Task goal:
Your task is to repeat only the lines from the one with "Turn this picture" through the one with "import Module from", exactly as they stand, both ends included.

****

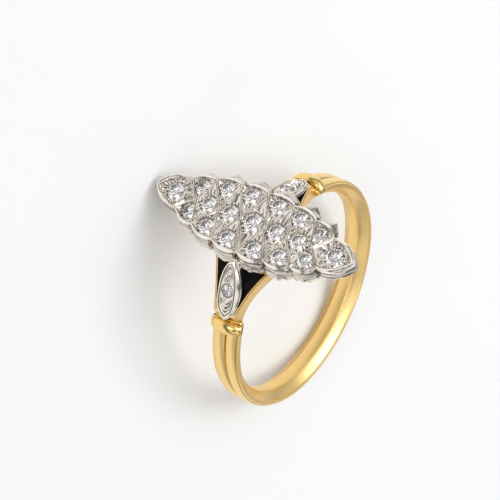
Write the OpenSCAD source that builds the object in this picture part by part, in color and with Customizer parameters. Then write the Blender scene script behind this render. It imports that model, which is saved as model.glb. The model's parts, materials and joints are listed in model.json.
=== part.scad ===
// Navette ring: a gold band with two reeds, beaded collars and trumpet shoulders carries a long
// pointed head in white metal, set with nineteen round brilliants in a trellis of straight ridges.
// A white-metal leaf with one brilliant lies on each shoulder, between two fields of black enamel.
// The ring is drawn upright about the middle of its finger hole, X along the finger and Z through
// the head, and is then laid on its side, on one point of the head and the edge of the band.

/* [Finger band] */
// Inside diameter of the band
finger_d = 17; // [16.5:0.25:18]
// Width of the band along the finger
band_w = 2.44; // [2.3:0.02:2.6]
// Radius of each of the two reeds that run round the band
reed_r = 0.95; // [0.85:0.01:1.05]
// Distance of each reed's centre from the middle of the band
reed_x = 0.58; // [0.52:0.02:0.64]
// Thickness of the band at the crests of its reeds
crest_t = 1.17; // [1.1:0.01:1.25]
// Half width of the band's flat inner face, between its sloping inner edges
inner_half_w = 0.5; // [0.4:0.05:0.6]
// Height of the sloping inner edges
inner_slope_h = 0.62; // [0.5:0.02:0.7]

/* [Collars] */
// Angle of each collar from the middle of the head
collar_a = 41.5; // [41:0.1:43]
// Radius of the bead that makes a collar
collar_r = 0.56; // [0.5:0.02:0.62]
// Half width of a collar along the finger
collar_half_w = 1.34; // [1.3:0.02:1.5]
// Radius of the arch that a collar makes over the band
collar_arch_r = 2.2; // [1.9:0.1:2.5]
// Height of the top of a collar above the finger hole
collar_h = 1.85; // [1.75:0.05:1.9]

/* [Shoulders] */
// Thickness of a shoulder between the finger hole and its top
shoulder_t = 1.7; // [1.6:0.05:1.8]
// Half width of a shoulder at its waist, beside the collar
waist = 0.78; // [0.74:0.01:0.84]
// Radius of the curve in which a shoulder flares towards the head
flare_r = 13.9; // [13:0.1:15]
// Angle from the middle of the head at which a shoulder ends under it
shoulder_end_a = 11.5; // [10:0.5:13]
// Width of the gold edge round the black fields
edge_w = 0.17; // [0.14:0.01:0.2]
// Depth of the black fields
field_d = 0.32; // [0.25:0.01:0.4]
// How far the enamel stays below the gold edge
enamel_low = 0.08; // [0.05:0.01:0.12]

/* [Leaves] */
// Length of a shoulder leaf from its middle to its point under the head
leaf_up = 2.4; // [2.3:0.05:2.5]
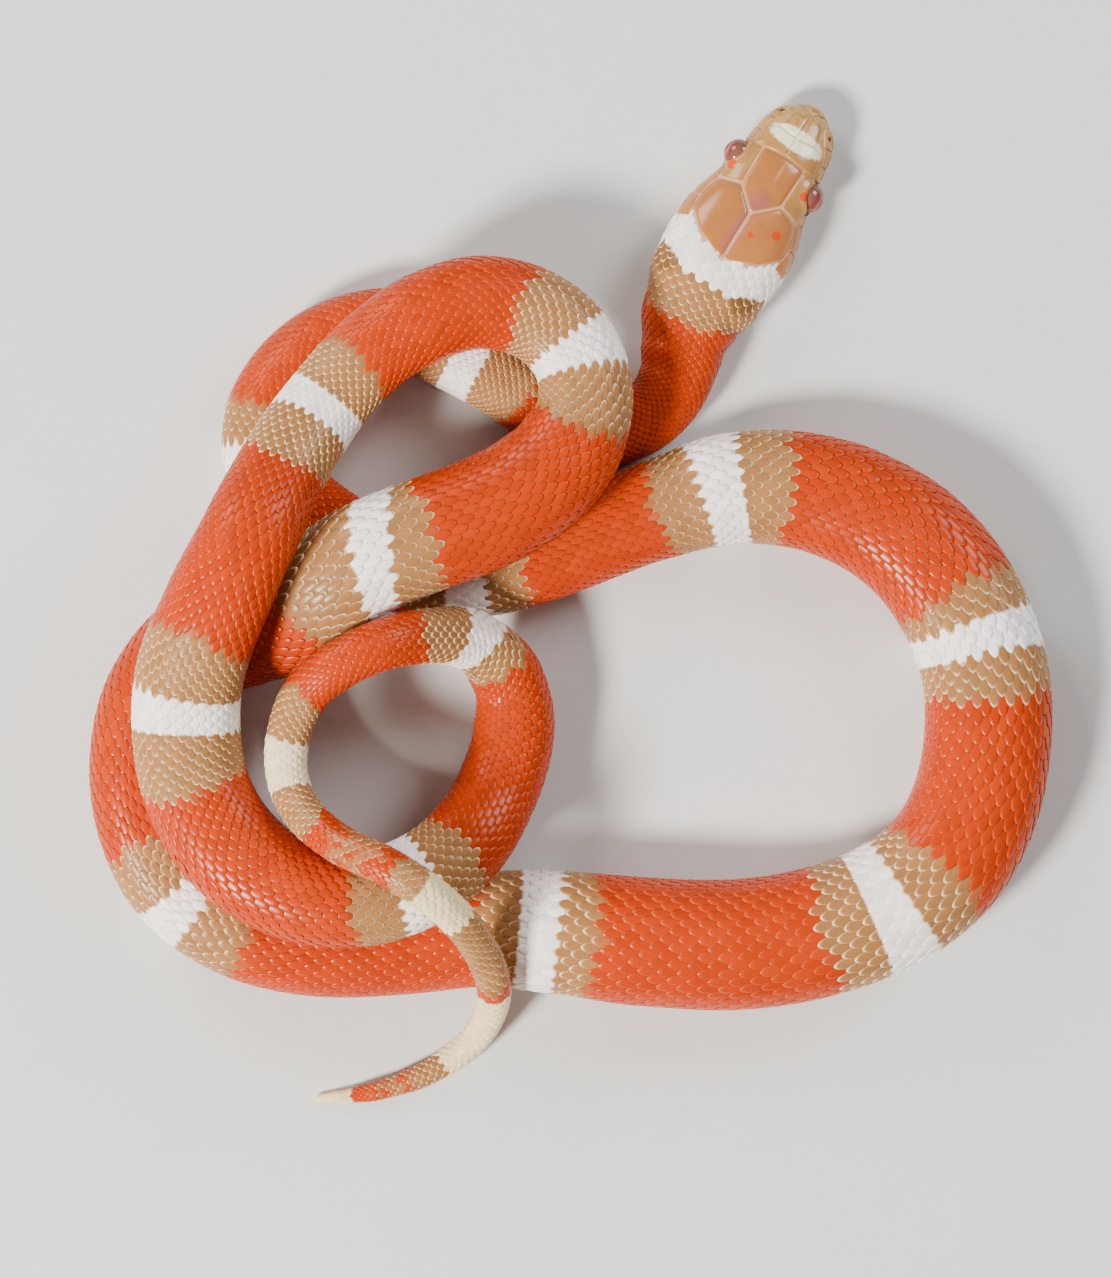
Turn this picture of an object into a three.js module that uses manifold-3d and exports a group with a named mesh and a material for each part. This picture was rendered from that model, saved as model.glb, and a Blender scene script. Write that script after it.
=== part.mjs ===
// A milk snake, life size, lying coiled on a flat floor.
//
// Frame: millimetres, +Z up, the floor is Z = 0 and the origin is under the
// middle of the animal. +X and +Y are right and up as one looks down on it.
//
// The centre line is one smooth route from the snout to the tip of the tail.
// Every length of the body is a loaf-shaped section swept along that route,
// with broad belly scutes stepped into its underside. The head is lofted the
// same way from its own outlines, and its plates are raised on it.

import * as THREE from "three";
import { mergeVertices } from "three/addons/utils/BufferGeometryUtils.js";
import Module from "manifold-3d";

const wasm = await Module();
wasm.setup();
const { Manifold, Mesh: SolidMesh } = wasm;

// Sizes of the whole
const GAP = 0.32; // clear space between neighbouring nodes
const VIEW = 400; // height of the eye that the route was judged from
const SIDES = 16; // corners of a body section
const TAIL_SIDES = 12;
const SCUTE_PITCH = 0.62; // length of a belly scute, in body widths
const SCUTE_SHORTEST = 3.4;
const SCUTE_STEP = 0.22; // how proud the rear edge of a scute stands
const SCUTE_EDGE = 0.25; // length of the step itself

// Sizes of the head, u is the distance behind the snout
const HEAD_LENGTH = 20.4;
const HEAD_HEADING = THREE.MathUtils.degToRad(32); // clockwise from +Y
const SNOUT = new THREE.Vector2(24.1, 48.9);
const EYE = { u: 7.8, side: 4.1, height: 3.75, radius: 1.5 };
const BROW = { u: 8.0, length: 2.0, reach: 0.45 };
const NOSTRIL = { u: 1.75, side: 2.85, height: 3.3, radius: 0.27, depth: 0.5 };
const MOUTH_END = 15.4; // the corner of the mouth
const PLATE_HEIGHT = 0.16;
const PLATE_SINK = 0.5;
const PLATE_SEAM = 0.14; // width of the groove between two plates

// The body from the back of the head, place by place: x, y as seen from
// above, then the height of the belly over the floor, then the width there.
const PLACES = [
  // the neck, flat on the floor
  [11.8, 28.5, 0, 10.2],
  [11.0, 25.3, 0, 8.5],
  [10.3, 22.3, 0, 7.6],
  [8.5, 19.5, 0, 7.2],
  [5.4, 17.6, 0, 7.3],
  [2.0, 17.0, 0, 7.4],
  [-1.3, 18.1, 0, 7.6],
  [-5.2, 21.2, 0, 7.8],
  [-11.9, 25.1, 0, 8.0],
  [-17.2, 27.4, 0, 8.2],
  [-22.2, 26.7, 0, 8.5],
  [-26.0, 24.7, 0, 8.7],
  [-28.7, 21.9, 0, 8.8],
  [-30.4, 18.5, 0, 8.9],
  [-30.5, 14.7, 0, 9.0],
  [-28.5, 10.6, 0, 9.1],
  [-24.4, 7.2, 0, 9.2],
  [-20.0, 4.5, 0, 9.3],
  [-14.2, 3.0, 0, 9.4],
  [-7.7, 3.5, 0, 9.6],
  [-1.2, 5.5, 0, 9.7],
  [5.8, 8.3, 0, 9.9],
  [10.0, 9.8, 0, 10.4],
  // the wide loop on the right
  [15.3, 11.3, 0, 11.3],
  [21.8, 11.4, 0, 11.8],
  [28.3, 9.6, 0, 12.2],
  [34.3, 5.8, 0, 12.6],
  [38.6, 0.3, 0, 12.8],
  [41.2, -6.5, 0, 12.8],
  [41.6, -13.2, 0, 12.8],
  [40.3, -20.2, 0, 12.9],
  [37.2, -25.9, 0, 13.0],
  [31.8, -30.2, 0, 13.2],
  [24.8, -32.9, 0, 13.2],
  [16.8, -34.2, 0, 13.2],
  [6.8, -33.9, 0, 13.0],
  [-2.2, -32.9, 0, 12.4],
  [-9.2, -32.7, 0, 11.6],
  [-17.2, -33.7, 0, 11.2],
  [-26.2, -33.9, 0, 11.0],
  [-33.7, -31.9, 0, 11.0],
  [-39.4, -27.7, 0, 10.8],
  [-42.4, -21.7, 0, 10.6],
  [-43.0, -15.2, 0, 10.6],
  [-41.4, -9.2, 0, 10.8],
  [-37.4, -4.5, 0, 11.2],
  // climbing over the first coil and turning back across the neck
  [-32.7, -2.7, 0.8, 11.6],
  [-28.4, -1.3, 3.8, 11.7],
  [-24.5, 1.7, 6.9, 11.7],
  [-20.8, 4.2, 7.8, 11.7],
  [-14.4, 6.8, 7.6, 11.7],
  [-9.2, 8.7, 7.2, 11.7],
  [-4.0, 11.6, 6.8, 11.5],
  [-0.6, 15.1, 6.6, 10.8],
  [1.3, 19.8, 6.5, 9.7],
  [0.4, 24.8, 5.9, 9.4],
  [-3.4, 28.6, 5.6, 9.4],
  [-9.2, 30.0, 6.2, 9.5],
  [-14.7, 28.5, 7.2, 9.3],
  [-19.7, 25.3, 7.4, 8.8],
  [-24.2, 20.5, 7.8, 8.7],
  [-28.5, 14.3, 10.2, 9.2],
  [-32.3, 6.8, 13.4, 10.0],
  [-35.9, -0.7, 12.0, 10.6],
  [-38.3, -7.2, 9.5, 11.0],
  [-38.6, -13.7, 8.2, 11.0],
  [-37.2, -19.9, 7.7, 10.9],
  [-33.4, -25.4, 7.8, 10.8],
  [-28.0, -28.8, 8.4, 10.3],
  [-22.0, -29.7, 8.7, 10.0],
  [-16.0, -28.2, 8.4, 9.7],
  [-10.9, -24.2, 6.4, 9.1],
  [-7.5, -18.7, 3.0, 8.6],
  [-5.8, -12.7, 1.6, 8.3],
  [-6.4, -7.7, 2.4, 7.4],
  // the tail, up over the coils and down again on the near side
  [-9.8, -3.9, 5.4, 6.4],
  [-14.3, -3.4, 9.8, 5.8],
  [-19.0, -4.3, 13.0, 5.4],
  [-23.1, -6.2, 13.2, 5.2],
  [-26.7, -9.2, 11.8, 5.0],
  [-28.5, -13.7, 11.2, 4.6],
  [-28.5, -17.7, 11.7, 4.4],
  [-26.9, -21.2, 13.1, 4.3],
  [-23.5, -24.2, 15.1, 4.2],
  [-18.7, -26.5, 16.8, 4.2],
  [-14.7, -29.0, 16.8, 4.1],
  [-11.4, -31.9, 14.6, 4.0],
  [-9.0, -35.2, 11.0, 3.9],
  [-7.9, -38.2, 8.6, 3.7],
  [-8.5, -41.7, 3.2, 3.4],
  [-10.9, -44.7, 0.3, 3.1],
  [-14.7, -47.1, 0, 2.7],
  [-19.2, -48.7, 0, 2.2],
  [-23.2, -49.4, 0, 1.5],
  [-25.7, -49.6, 0, 0.8],
];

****

Task response:
Turn this picture of an object into a three.js module that uses manifold-3d and exports a group with a named mesh and a material for each part. This picture was rendered from that model, saved as model.glb, and a Blender scene script. Write that script after it.
=== part.mjs ===
// A milk snake, life size, lying coiled on a flat floor.
//
// Frame: millimetres, +Z up, the floor is Z = 0 and the origin is under the
// middle of the animal. +X and +Y are right and up as one looks down on it.
//
// The centre line is one smooth route from the snout to the tip of the tail.
// Every length of the body is a loaf-shaped section swept along that route,
// with broad belly scutes stepped into its underside. The head is lofted the
// same way from its own outlines, and its plates are raised on it.

import * as THREE from "three";
import { mergeVertices } from "three/addons/utils/BufferGeometryUtils.js";
import Module from "manifold-3d";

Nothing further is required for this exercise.